PROVIDED DATA -
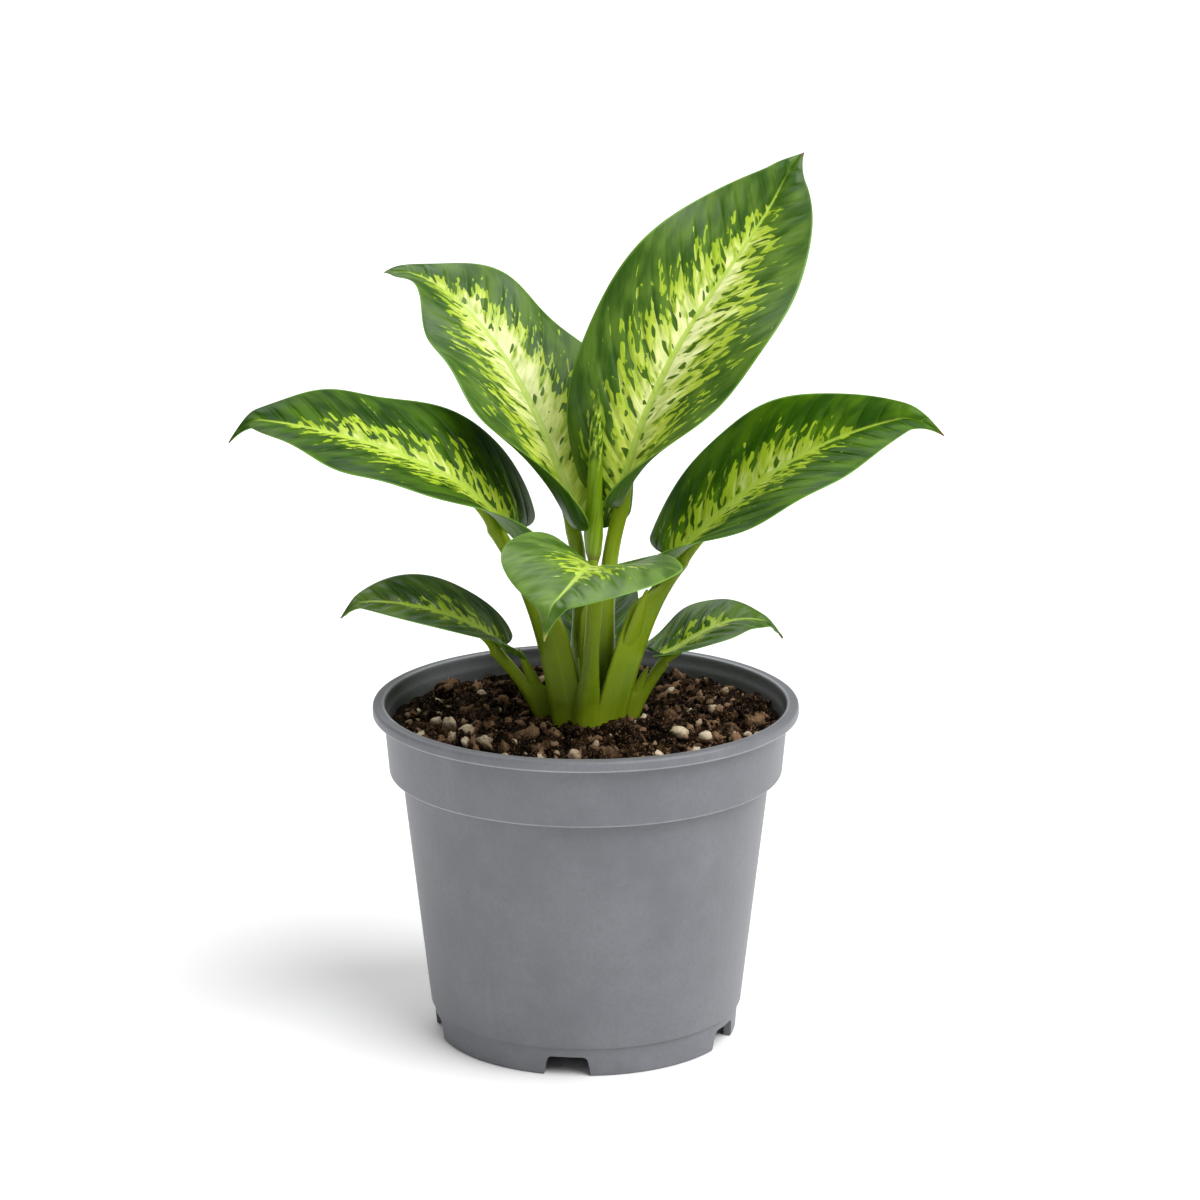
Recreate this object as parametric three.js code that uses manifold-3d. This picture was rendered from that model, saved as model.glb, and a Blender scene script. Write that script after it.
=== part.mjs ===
// A young dieffenbachia in a grey nursery pot. Millimetres, +Z up.
// The origin is on the pot's axis, level with the foot it stands on. -Y is the front, +X the right.

import * as THREE from 'three';
import Module from 'manifold-3d';
import { mergeVertices } from 'three/addons/utils/BufferGeometryUtils.js';

const wasm = await Module();
wasm.setup();

// ---- Driving dimensions --------------------------------------------------------------------------

const GAP = 0.3;

// Pot: a 12 cm thermoformed pot with a rolled lip, a deep band, a tapered body and an inset foot ring.
const POT_HEIGHT = 96.3;
const RIM_RADIUS = 60;
const RIM_BORE = 56.5;
const LIP_DEPTH = 3.1;
const BAND_TOP_RADIUS = 56.9;
const BAND_FOOT_RADIUS = 55.4;
const BAND_DEPTH = 20;
const BODY_TOP_RADIUS = 52;
const BODY_FOOT_RADIUS = 44.4;
const FOOT_RING_HEIGHT = 8.4;
const FOOT_TOP_RADIUS = 43.5;
const FOOT_RADIUS = 42.9;
const WALL = 1.5;
const FLOOR_UNDERSIDE = 6;
const FLOOR_THICKNESS = 2;
const POT_SIDES = 50;
const NOTCHES = 5;
const NOTCH_TURN = -97;
const NOTCH_HEIGHT = 5.7;
const NOTCH_TOP_WIDTH = 10.2;
const NOTCH_FOOT_WIDTH = 13.6;
const DRAIN_RADIUS = 3.5;
const DRAIN_CIRCLE = 31;

// Soil: it fills the pot to a few millimetres under the rim, heaped slightly round the stalks.
const SOIL_LEVEL = 90.5;
const SOIL_RELIEF = 1.1;
const SOIL_HEAP = 1.2;
const HEAP_RADIUS = 22;
const SOIL_SIDES = 40;
const SOIL_RINGS = 9;
const CLODS = 56;
const CLOD_SIZE = [1.6, 3];

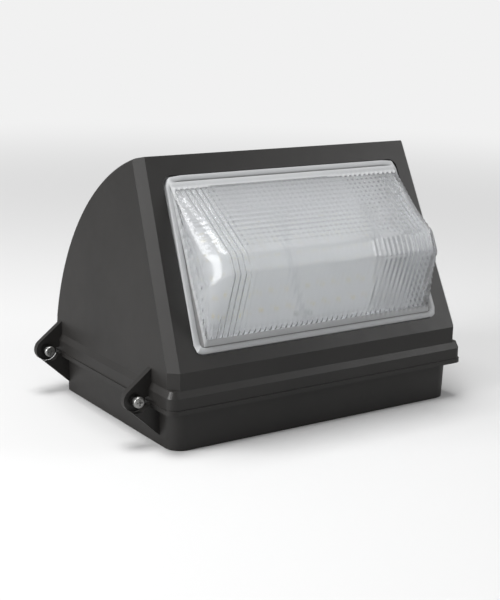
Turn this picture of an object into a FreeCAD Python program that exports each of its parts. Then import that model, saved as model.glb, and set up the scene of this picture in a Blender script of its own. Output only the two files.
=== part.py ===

EXERCISE REQUIREMENTS -
Your task is to print all of the records exactly.

OUTPUT OF THE TASK -
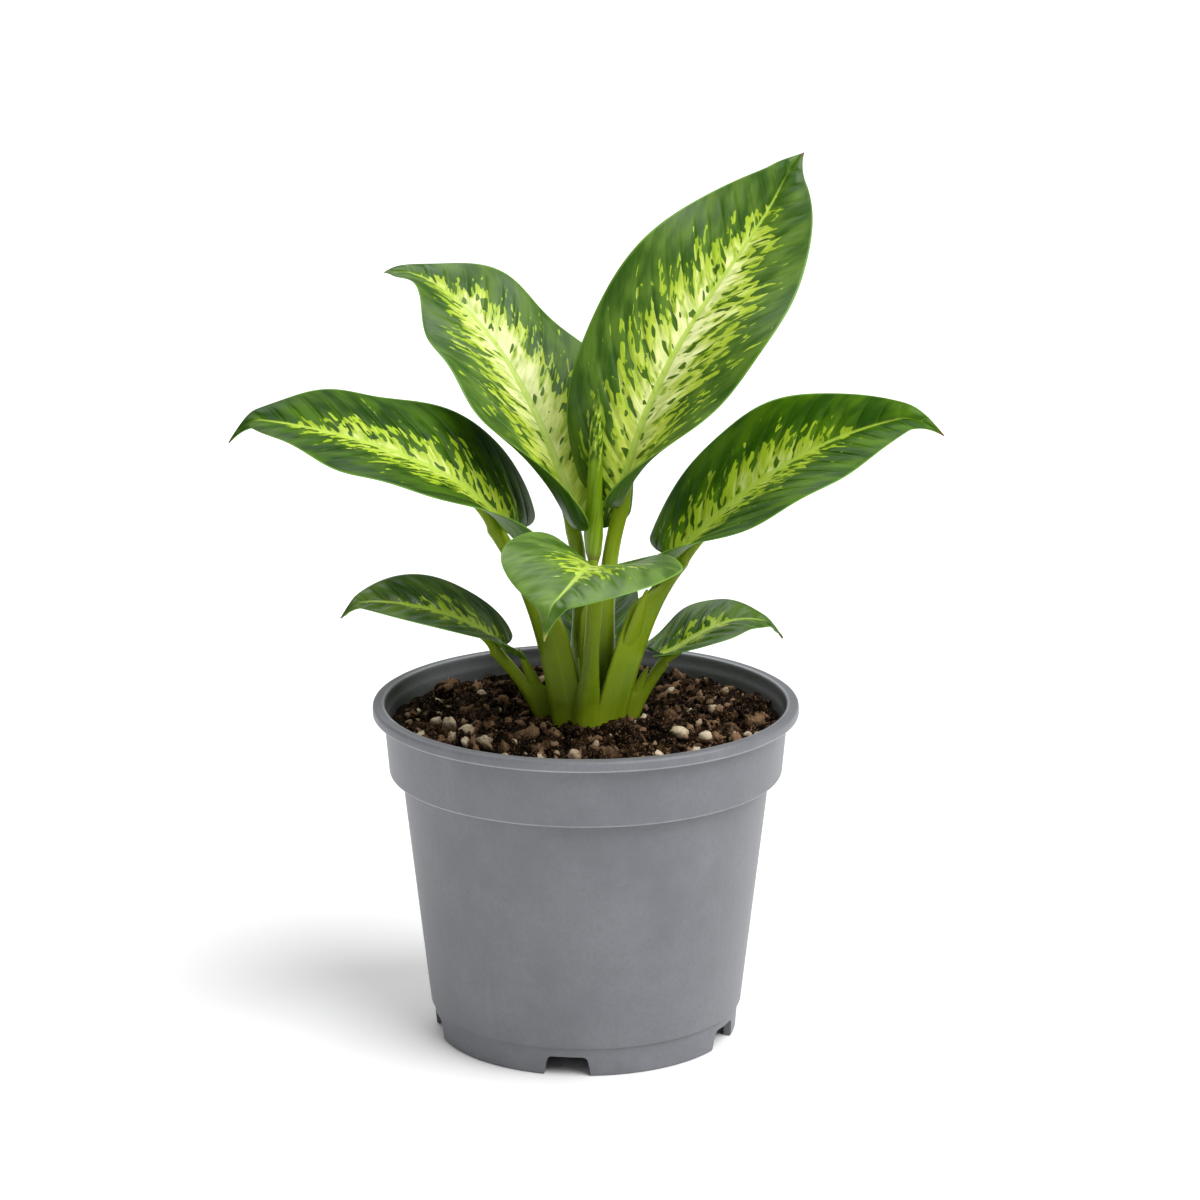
Recreate this object as parametric three.js code that uses manifold-3d. This picture was rendered from that model, saved as model.glb, and a Blender scene script. Write that script after it.
=== part.mjs ===
// A young dieffenbachia in a grey nursery pot. Millimetres, +Z up.
// The origin is on the pot's axis, level with the foot it stands on. -Y is the front, +X the right.

import * as THREE from 'three';
import Module from 'manifold-3d';
import { mergeVertices } from 'three/addons/utils/BufferGeometryUtils.js';

const wasm = await Module();
wasm.setup();

// ---- Driving dimensions --------------------------------------------------------------------------

const GAP = 0.3;

// Pot: a 12 cm thermoformed pot with a rolled lip, a deep band, a tapered body and an inset foot ring.
const POT_HEIGHT = 96.3;
const RIM_RADIUS = 60;
const RIM_BORE = 56.5;
const LIP_DEPTH = 3.1;
const BAND_TOP_RADIUS = 56.9;
const BAND_FOOT_RADIUS = 55.4;
const BAND_DEPTH = 20;
const BODY_TOP_RADIUS = 52;
const BODY_FOOT_RADIUS = 44.4;
const FOOT_RING_HEIGHT = 8.4;
const FOOT_TOP_RADIUS = 43.5;
const FOOT_RADIUS = 42.9;
const WALL = 1.5;
const FLOOR_UNDERSIDE = 6;
const FLOOR_THICKNESS = 2;
const POT_SIDES = 50;
const NOTCHES = 5;
const NOTCH_TURN = -97;
const NOTCH_HEIGHT = 5.7;
const NOTCH_TOP_WIDTH = 10.2;
const NOTCH_FOOT_WIDTH = 13.6;
const DRAIN_RADIUS = 3.5;
const DRAIN_CIRCLE = 31;

// Soil: it fills the pot to a few millimetres under the rim, heaped slightly round the stalks.
const SOIL_LEVEL = 90.5;
const SOIL_RELIEF = 1.1;
const SOIL_HEAP = 1.2;
const HEAP_RADIUS = 22;
const SOIL_SIDES = 40;
const SOIL_RINGS = 9;
const CLODS = 56;
const CLOD_SIZE = [1.6, 3];

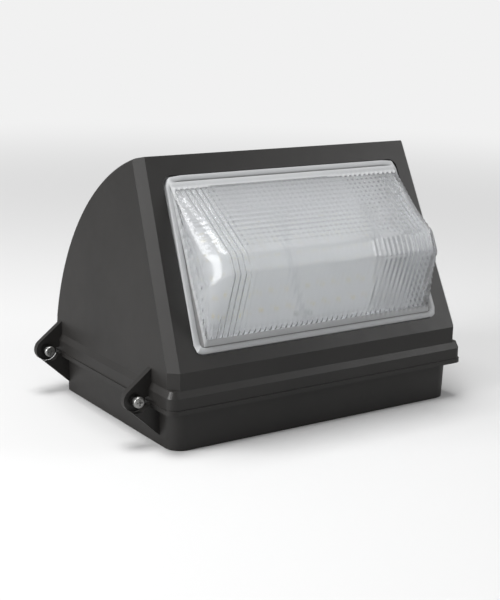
Turn this picture of an object into a FreeCAD Python program that exports each of its parts. Then import that model, saved as model.glb, and set up the scene of this picture in a Blender script of its own. Output only the two files.
=== part.py ===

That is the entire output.